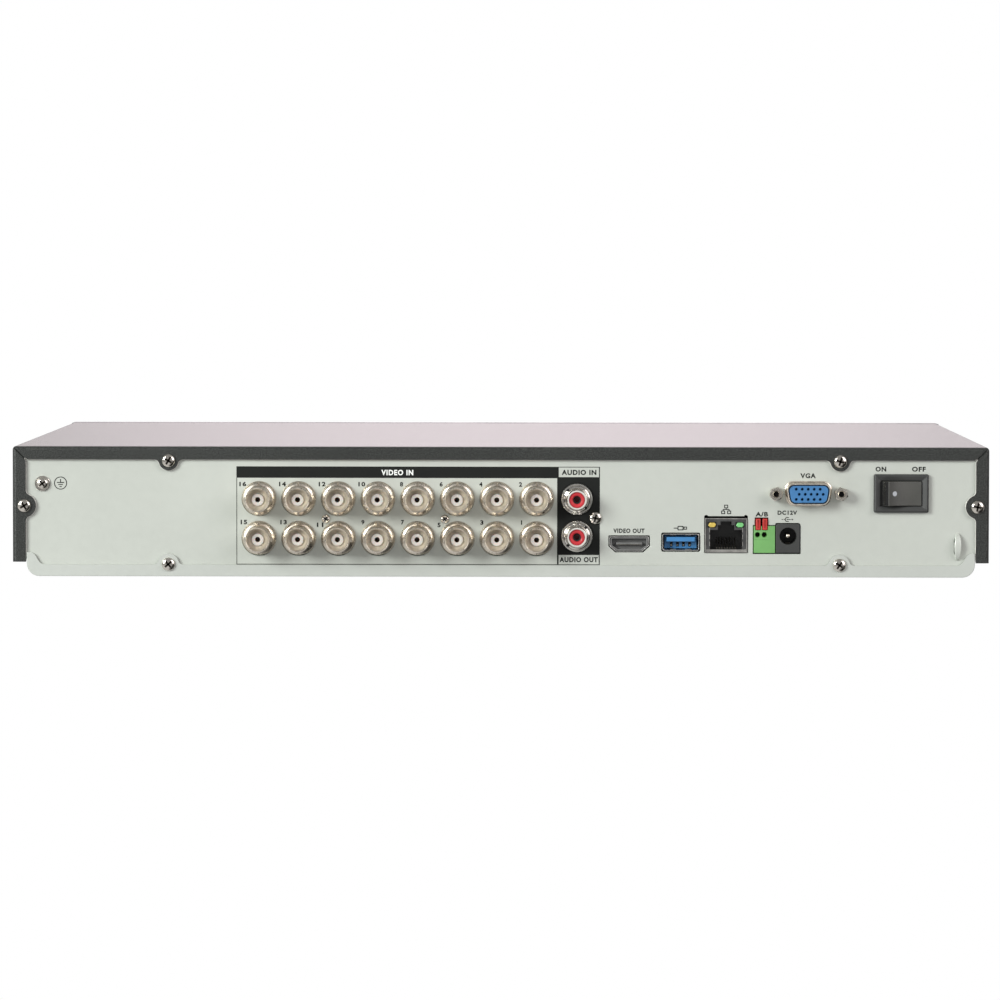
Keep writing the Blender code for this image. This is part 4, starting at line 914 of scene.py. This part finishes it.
def audio_jack(which, at, lean):
    """One audio jack, whose shell has two notches turned by lean."""
    front = box(f"audio_jack_shell_{which}")[0].y

    def around(low, high, edge=0.0):
        """Two blocks on opposite sides of the jack's axis."""
        pair = [turned(block(low, high, edge, at=(0, front, side * 4.85)), -lean) for side in (-1, 1)]
        return [moved(one, (at[0], 0, at[1])) for one in pair]

    mouth = [
        (3.0, 6.0), (3.0, 0.5), (3.05, 0.25), (3.2, 0.06),
        (3.4, 0), (3.65, 0.08), (3.85, 0.35), (3.95, 0.8),
    ]
    collar = [
        (4.0, 6.7), (4.08, 6.8), (4.2, 6.6), (4.4, 6.35),
        (4.65, 6.3), (4.9, 6.45), (5.05, 6.8), (5.1, 7.3),
    ]
    flange = [
        (5.15, 7.75), (5.25, 7.85), (5.35, 7.75), (5.5, 7.6), (5.7, 7.6), (5.9, 7.75), (6.05, 8.05),
        (6.1, 8.4), (6.1, 9.0), (6.0, 9.98), (3.0, 9.98),
    ]
    shell = lathe(mouth + collar + flange, at, 80, start=front)
    shell = cut(shell, *around((-0.55, 6.3, -0.6), (0.55, 7.8, 0.6)))
    finished(f"audio_shell_{which}", shell, CHROME, f"audio_jack_shell_{which}")
    chips = around((-0.5, 7.2, -0.5), (0.5, 7.75, 0.5), 0.1)
    finished(f"audio_notches_{which}", joined(*chips), HOLE_BLACK)
    lip = [(3.02, 0.5), (3.05, 0.2), (3.2, 0), (3.4, -0.05), (3.62, 0.02), (3.75, 0.25), (3.75, 0.5)]
    finished(f"audio_lip_{which}", lathe(lip, at, 64, start=front), EDGE_ZINC)
    insert = [
        (0, 5.5), (1.5, 5.5), (1.52, 1.2), (1.62, 0.75), (1.85, 0.52), (2.1, 0.45),
        (2.8, 0.45), (2.93, 0.55), (2.97, 0.8), (2.97, 9.9), (0, 9.9),
    ]
    insert = lathe(insert, at, 64, start=front)
    finished(f"audio_insert_{which}", insert, RED_PLASTIC, f"audio_jack_insulator_{which}")
    sleeve = [(1.0, 5.4), (1.0, 1.6), (1.25, 1.35), (1.49, 1.25), (1.49, 5.4)]
    finished(f"audio_contact_{which}", lathe(sleeve, at, 32, start=front), HOLE_BLACK)


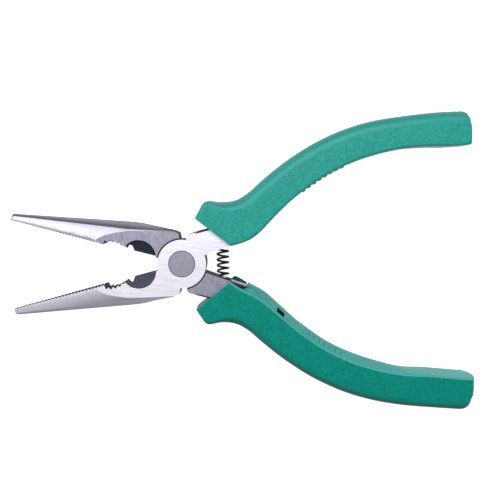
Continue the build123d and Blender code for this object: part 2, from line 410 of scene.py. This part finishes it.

→ Aim of the exercise
Quote the listing word for word from its first line through the line in which "return [moved(one, (at[0], 0, at[1]))" appears.

→ Exercise result
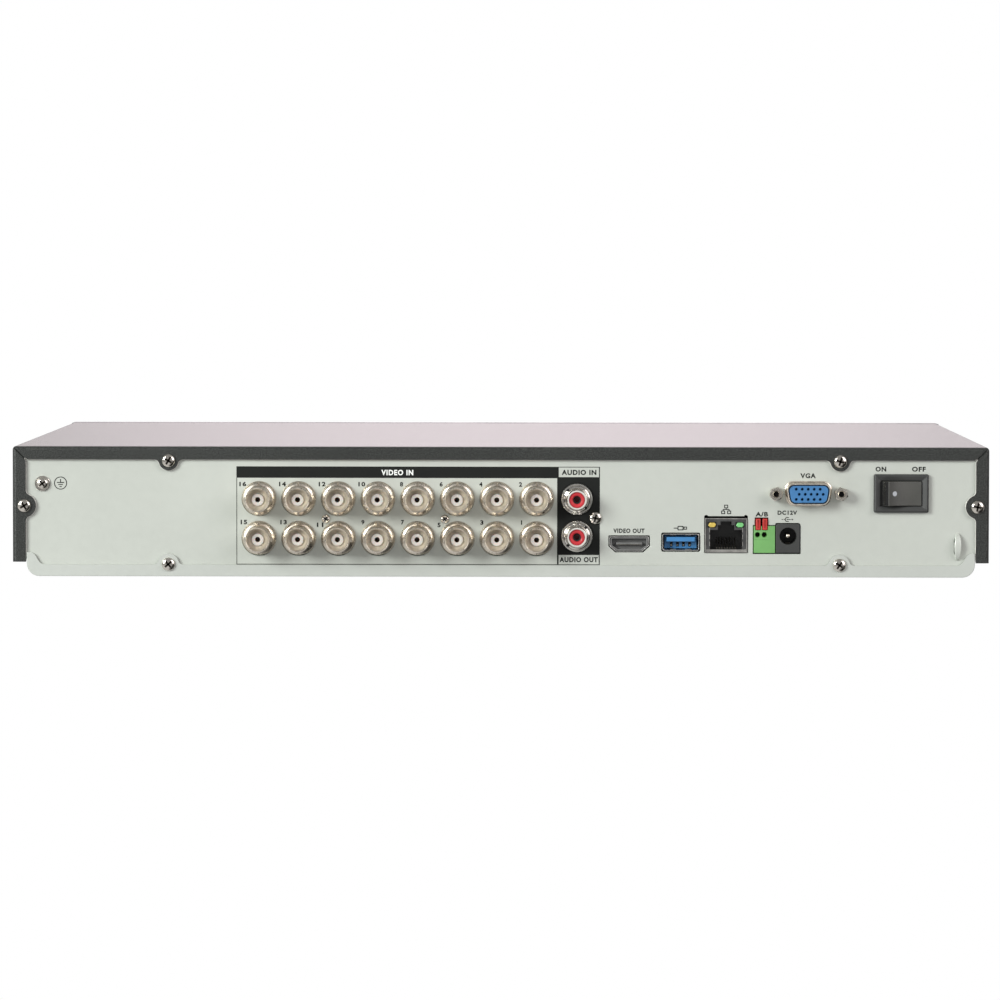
Keep writing the Blender code for this image. This is part 4, starting at line 914 of scene.py. This part finishes it.
def audio_jack(which, at, lean):
    """One audio jack, whose shell has two notches turned by lean."""
    front = box(f"audio_jack_shell_{which}")[0].y

    def around(low, high, edge=0.0):
        """Two blocks on opposite sides of the jack's axis."""
        pair = [turned(block(low, high, edge, at=(0, front, side * 4.85)), -lean) for side in (-1, 1)]
        return [moved(one, (at[0], 0, at[1])) for one in pair]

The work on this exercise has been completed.